4. What to do when confronted
When people spot you taking a picture of them, smile – it works! Sometimes just looking at anything but the person you’re photographing is good too. A switched-off iPod is useful as if people ask you what you’re doing you can pretend to be listening to music.
5. Do I need permission to photograph people on the street?
I don’t get permission. I don’t interact with the people I’ve photographed. You only need permission/releases if you’re going to sell the picture for commercial use. I can’t imagine asking the people I photograph for releases, as it would take forever and probably be quite awkward.
6. How to avoid being spotted when shooting street scenes
• Wear dark clothes. Bright colours will make you stand out.
• Keep your elbows in when you’re shooting.
• Have the camera set. Don’t play around with exposures too much. Be ready to shoot and go.
• If you wear the camera around your neck, keep the strap high so there’s less movement between bringing the camera up to your face.
• Take the camera with you everywhere. Get so used to the camera that it feels like a second skin.

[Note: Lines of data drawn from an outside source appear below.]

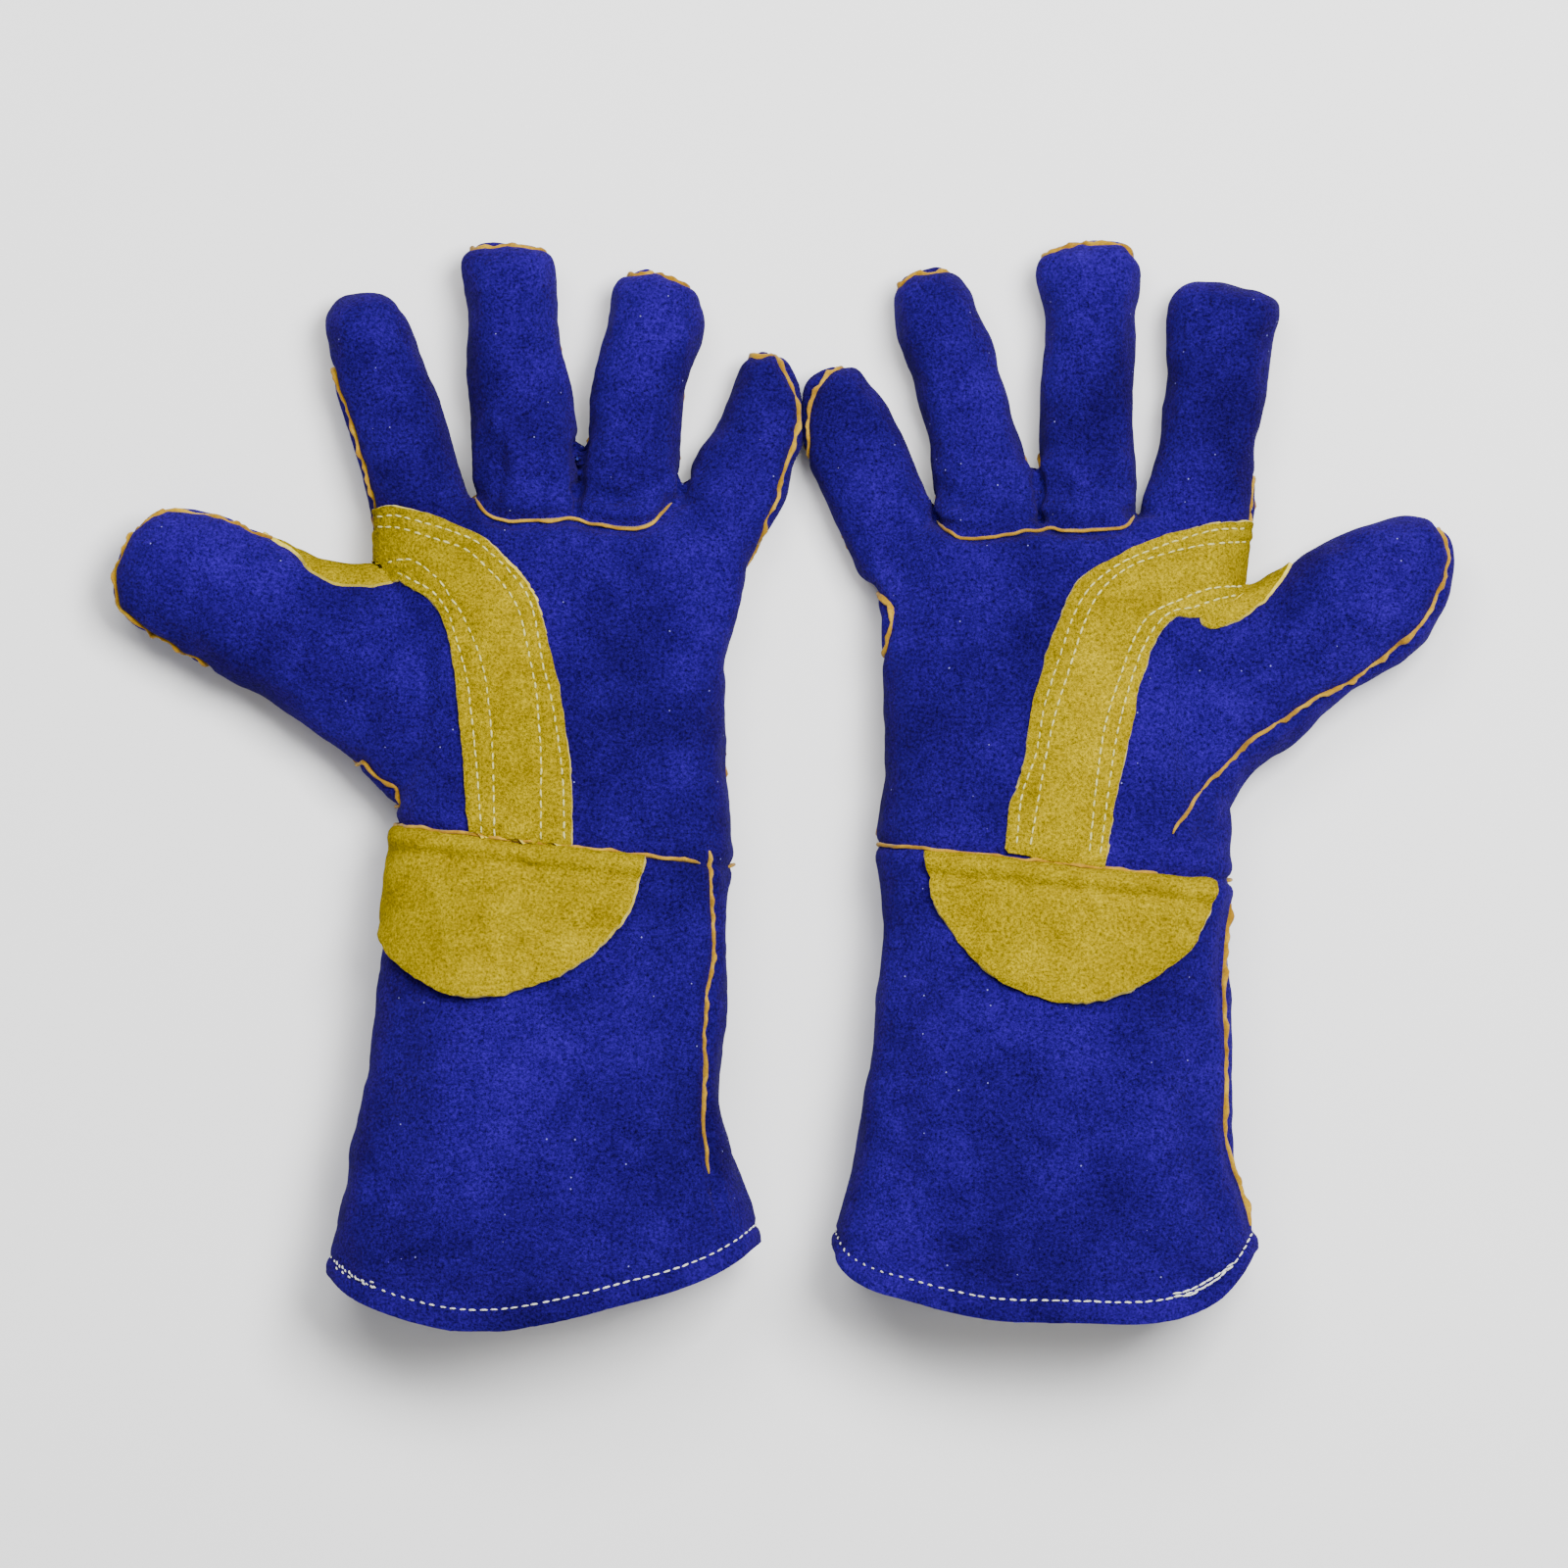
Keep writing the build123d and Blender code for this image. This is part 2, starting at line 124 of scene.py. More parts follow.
FOLDS = {
    "left": [
        ([(-127, -8), (-122, 10), (-118, 30), (-120, 48)], 0.9, 3.5),
        ([(-146, 12), (-135, 26), (-128, 44)], 0.8, 4.0),
        ([(-120, -45), (-124, -95), (-128, -140)], 0.8, 5.0),
        ([(-36, -40), (-34, -90), (-30, -130)], 0.7, 5.0),
        ([(-98, 97), (-86, 99), (-73, 97)], 0.7, 2.5),
        ([(-64, 99), (-50, 101), (-38, 98)], 0.7, 2.5),
        ([(-30, 70), (-24, 60), (-20, 44)], 0.6, 3.5),
        ([(-96.6, 111.0), (-93.1, 103.7), (-95.0, 95.7)], 2.2, 2.4),
        ([(-65.0, 95.1), (-53.8, 92.5), (-41.2, 96.7)], 2.2, 2.2),
        ([(-27.2, 74.9), (-20.8, 64.3), (-18.9, 55.7)], 1.2, 5),
        ([(-24.3, -125.1), (-22.1, -136.3), (-19.8, -148.2)], 0.9, 1.1),
        ([(-67.2, 25.3), (-51.2, 34.9), (-35.2, 50.9)], 0.7, 6),
        ([(-145.6, 63.7), (-150.4, 47.7), (-153.0, 34.9)], 0.5, 4),
    ],
    "right": [
        ([(139, -12), (134, 6), (132, 26), (136, 46)], 0.9, 3.5),
        ([(160, 16), (150, 30), (146, 46)], 0.8, 4.0),
        ([(44, -45), (40, -95), (36, -140)], 0.8, 5.0),
        ([(134, -50), (132, -100), (136, -140)], 0.7, 5.0),
        ([(54, 96), (66, 98), (80, 96)], 0.7, 2.5),
        ([(88, 98), (100, 100), (113, 98)], 0.7, 2.5),
        ([(44, 72), (38, 60), (36, 44)], 0.6, 3.5),
        ([(51.8, 94.7), (57.0, 92.5), (61.4, 95.7)], 2.0, 2.4),
        ([(85.8, 115.8), (93.4, 112.6), (101.8, 115.5)], 1.2, 4.5),
        ([(85.8, 98.2), (91.5, 94.7), (96.0, 90.9)], 2.2, 2.4),
        ([(107.5, 99.5), (110.7, 95.7), (112.6, 91.8)], 1.8, 2.4),
        ([(36.8, 63.7), (51.8, 59.8), (67.2, 50.9), (80.0, 34.2)], 1, 6.5),
        ([(136.0, 44.5), (131.8, 22.1), (133.8, 2.9)], 0.8, 5),
    ],
}

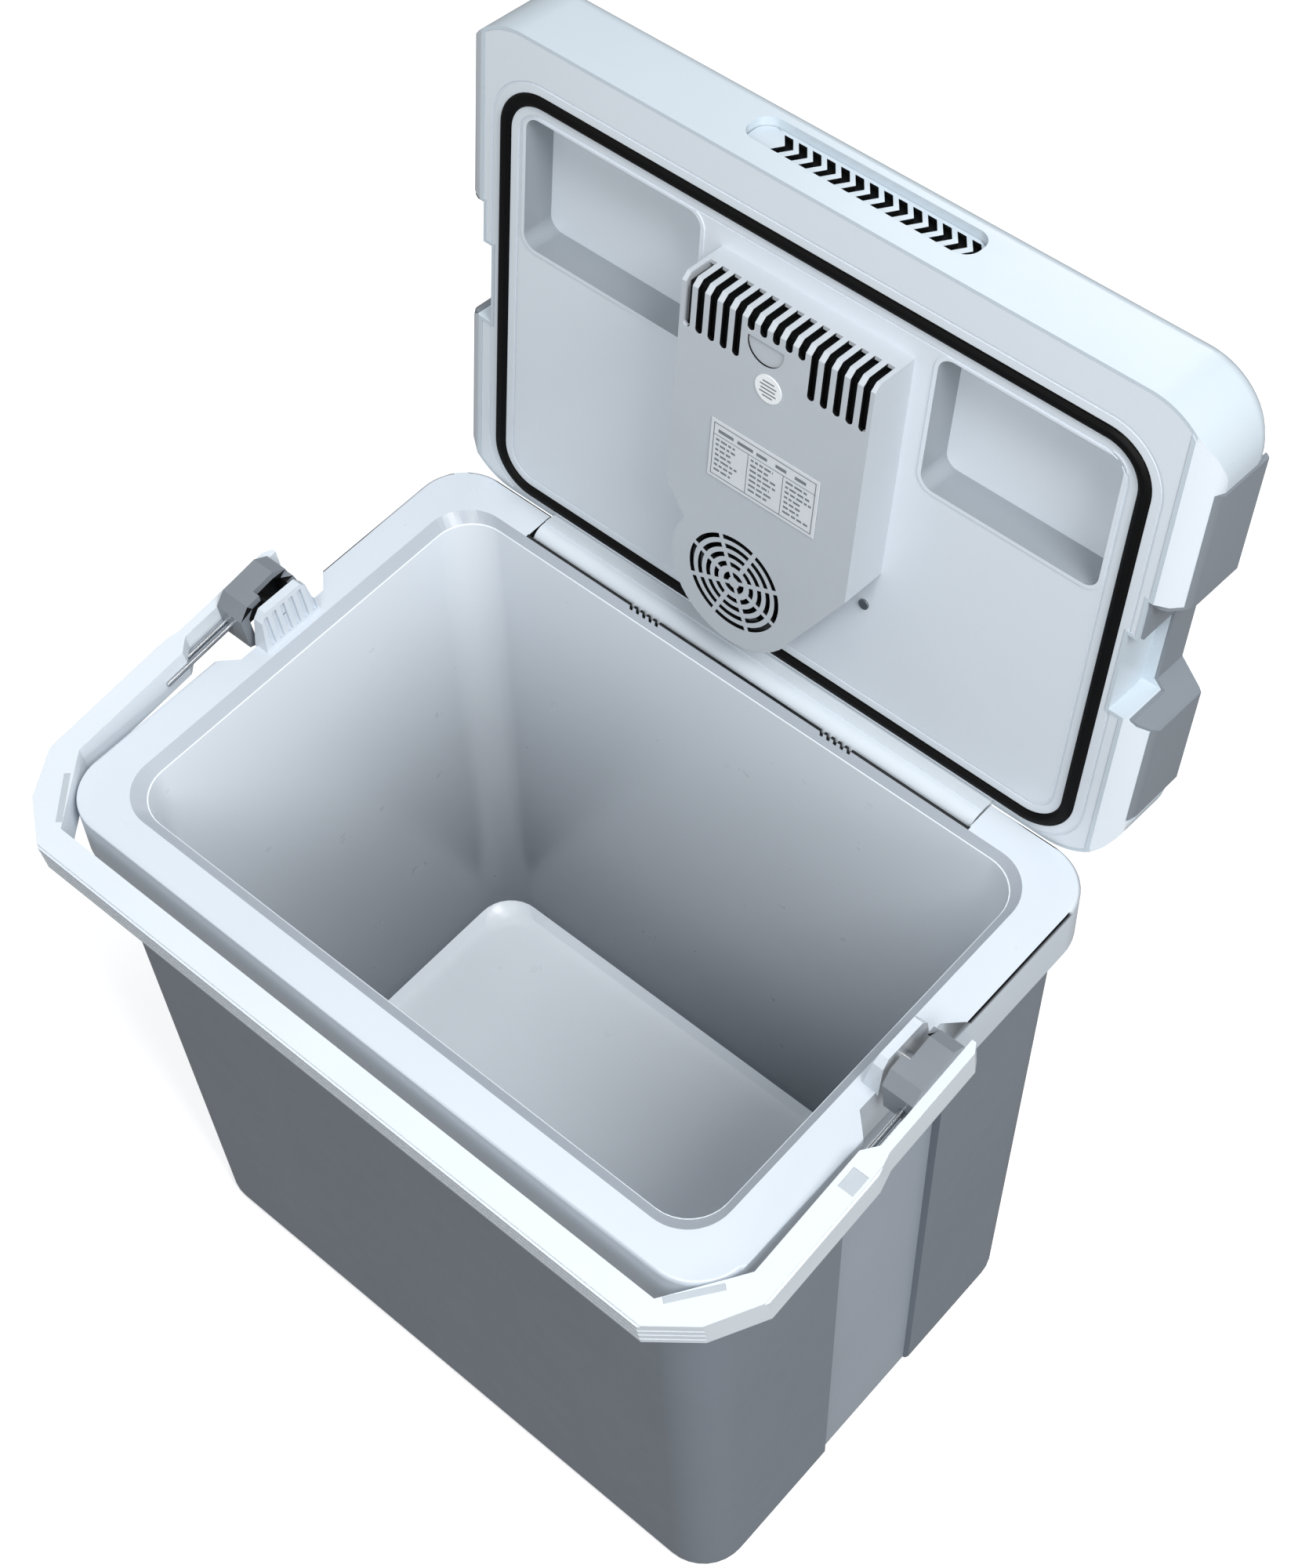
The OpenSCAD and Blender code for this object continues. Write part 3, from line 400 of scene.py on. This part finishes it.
# ---------- pieces added to the CAD ----------
def lid_piece(name, boxes, look, body="lid"):
    """Makes one piece of plain boxes (x0, x1, y0, y1, z0, z1), in mm in the lid's frame."""
    verts, faces = [], []
    for x0, x1, y0, y1, z0, z1 in boxes:
        k = len(verts)
        corners = ((x0, y0, z0), (x1, y0, z0), (x1, y1, z0), (x0, y1, z0),
                   (x0, y0, z1), (x1, y0, z1), (x1, y1, z1), (x0, y1, z1))
        verts += [[v * MM for v in corner] for corner in corners]
        faces += [(k, k + 3, k + 2, k + 1), (k + 4, k + 5, k + 6, k + 7), (k, k + 1, k + 5, k + 4),
                  (k + 1, k + 2, k + 6, k + 5), (k + 2, k + 3, k + 7, k + 6), (k + 3, k, k + 4, k + 7)]
    me = bpy.data.meshes.new(name)
    me.from_pydata(verts, [], faces)
    me.transform(LID)
    me.flip_normals()   # LID mirrors
    me.materials.append(MATERIALS[look].material)
    o = bpy.data.objects.new(name, me)
    bpy.context.scene.collection.objects.link(o)
    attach(o, body)


def plate_print():
    """Generic print on the rating plate: a ruled frame and rows of meaningless bars."""
    rng = random.Random(7)
    x0, x1, y0, y1 = -25, 39, 142, 175
    line, thin_line, head = 0.5, 0.4, 7.5
    column, first_row, row_step, text_height, gap = 22, 10.6, 3.2, 1.3, 0.9
    bars = [(x0, x1, y0, y0 + line), (x0, x1, y1 - line, y1), (x0, x0 + line, y0, y1),
            (x1 - line, x1, y0, y1), (x0, x1, y1 - head, y1 - head + thin_line)]
    bars += [(x0 + i * column, x0 + i * column + thin_line, y0, y1 - head) for i in (1, 2)]
    for col in range(3):
        for row in range(7):
            y = y1 - first_row - row * row_step
            x = x0 + 2 + col * column
            end = x + rng.uniform(9, 18)
            while x < end:
                length = rng.uniform(1.6, 5)
                bars.append((x, min(x + length, end), y, y + text_height))
                x += length + gap
    for i in range(5):
        x = x0 + 3 + i * 12
        bars.append((x, x + rng.uniform(6, 10), y1 - 5.2, y1 - 3.2))
    return bars


def sticker_print():
    """Five short bars on the round sticker."""
    middle_x, middle_y, height = 4.5, 213, 0.8
    rows = ((3.5, 3.6), (5, 1.4), (4.4, -0.8), (5, -3), (3, -5))
    return [(middle_x - half, middle_x + half, middle_y + y, middle_y + y + height) for half, y in rows]


# heights in the lid's frame, in millimetres
INK = 0.08
PLATE_FACE = -20.56
STICKER_FACE = -20.46
plate_bars = [bar + (PLATE_FACE, PLATE_FACE + INK) for bar in plate_print()]
sticker_bars = [bar + (STICKER_FACE, STICKER_FACE + INK) for bar in sticker_print()]
lid_piece("rating_plate_print", plate_bars, "ink")
lid_piece("sticker_print", sticker_bars, "ink")

# dark sheets behind the front vent and the cover's louvres: painted shade behind the openings
vent_sheet = [(-60, 74, 295.3, 295.7, 24, 45)]
slot_sheets = [(-49, 61.5, 218, 245.8, -16.6, -16.2), (-49, 61.5, 245.4, 245.8, -16.6, -1)]
lid_piece("vent_shade_sheet", vent_sheet, "black")
lid_piece("slot_shade_sheet", slot_sheets, "black")


# ---------- stage, light and camera ----------
floor_me = bpy.data.meshes.new("floor")
reach, level = 6, -0.0004
floor_me.from_pydata([(-reach, -reach, level), (reach, -reach, level), (reach, reach, level),
                      (-reach, reach, level)], [], [(0, 1, 2, 3)])
floor = bpy.data.objects.new("floor", floor_me)
bpy.context.scene.collection.objects.link(floor)
floor_look = bpy.data.materials.new("pale floor")
floor_look.use_nodes = True
floor_shader = floor_look.node_tree.nodes["Principled BSDF"]
floor_shader.inputs["Base Color"].default_value = (0.93, 0.93, 0.93, 1)
floor_shader.inputs["Roughness"].default_value = 0.8
floor_shader.inputs["Specular IOR Level"].default_value = 0.1
floor_shader.inputs["Emission Color"].default_value = (1, 1, 1, 1)
floor_shader.inputs["Emission Strength"].default_value = 0.36
floor.visible_diffuse = False
floor.visible_glossy = False
floor_me.materials.append(floor_look)

world = bpy.data.worlds.new("studio")
bpy.context.scene.world = world
world.use_nodes = True
background = world.node_tree.nodes["Background"]
background.inputs["Color"].default_value = (0.97, 0.985, 1.0, 1)
background.inputs["Strength"].default_value = 0.33


def area(name, loc, target, size, power, col):
    """A square soft box at a place, aimed at a target; its size is in metres, its power in watts."""
    lamp = bpy.data.lights.new(name, "AREA")
    lamp.shape = "SQUARE"
    lamp.size = size
    lamp.energy = power
    lamp.color = col
    o = bpy.data.objects.new(name, lamp)
    o.location = loc
    o.rotation_euler = (Vector(target) - Vector(loc)).to_track_quat("-Z", "Y").to_euler()
    bpy.context.scene.collection.objects.link(o)


area("key", (1.5, -0.3, 2.5), (0, 0, 0.3), 0.9, 44, (1, 0.995, 0.985))
area("front", (0.5, -1.5, 2.2), (0, 0, 0.3), 0.8, 21, (1, 1, 1))
area("side", (2.6, -0.5, 1.2), (0, 0, 0.2), 0.8, 15, (1, 1, 1))
area("down", (0.45, -0.35, 2.6), (0, 0, 0.1), 0.4, 7, (1, 1, 1))
area("left", (-2.2, 0.4, 1.9), (0, 0, 0.3), 1.2, 6, (0.94, 0.97, 1))
area("rear", (-0.7, 2.5, 1.7), (0, 0, 0.3), 1.2, 12, (0.97, 0.98, 1))

camera_data = bpy.data.cameras.new("camera")
camera_data.sensor_fit = "HORIZONTAL"
camera_data.sensor_width = 36.0
camera_data.lens = 77.76
camera = bpy.data.objects.new("camera", camera_data)
bpy.context.scene.collection.objects.link(camera)
# the camera's place and the two directions that say how it is turned
place = Vector((0.59856, -0.55715, 1.59635))
right = Vector((0.751491, 0.658903, -0.033280)).normalized()
back = Vector((0.403745, -0.419412, 0.813070)).normalized()
up = back.cross(right).normalized()
right = up.cross(back).normalized()
camera.matrix_world = Matrix((right, up, back)).transposed().to_4x4()
camera.matrix_world.translation = place
bpy.context.scene.camera = camera
bpy.context.scene.view_settings.view_transform = "Standard"
bpy.context.scene.view_settings.look = "None"
bpy.context.scene.view_settings.exposure = 0.0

In some countries, there are legal issues that require the photographer to have the consent of the person being photographed. However, in the United States, people in public places have no expectation of privacy. This means you are free to photograph anyone in a public place and use that image for whatever purpose you choose. Does this mean it’s a good idea to go to the park and take pictures of all the little kids while they play? You are technically not breaking any laws, but I guarantee this is a way to make parents and caregivers mighty uncomfortable with you. So use your judgement. Don’t go photographing things that are going to get you into sticky situations. And be sure you know the laws in your area.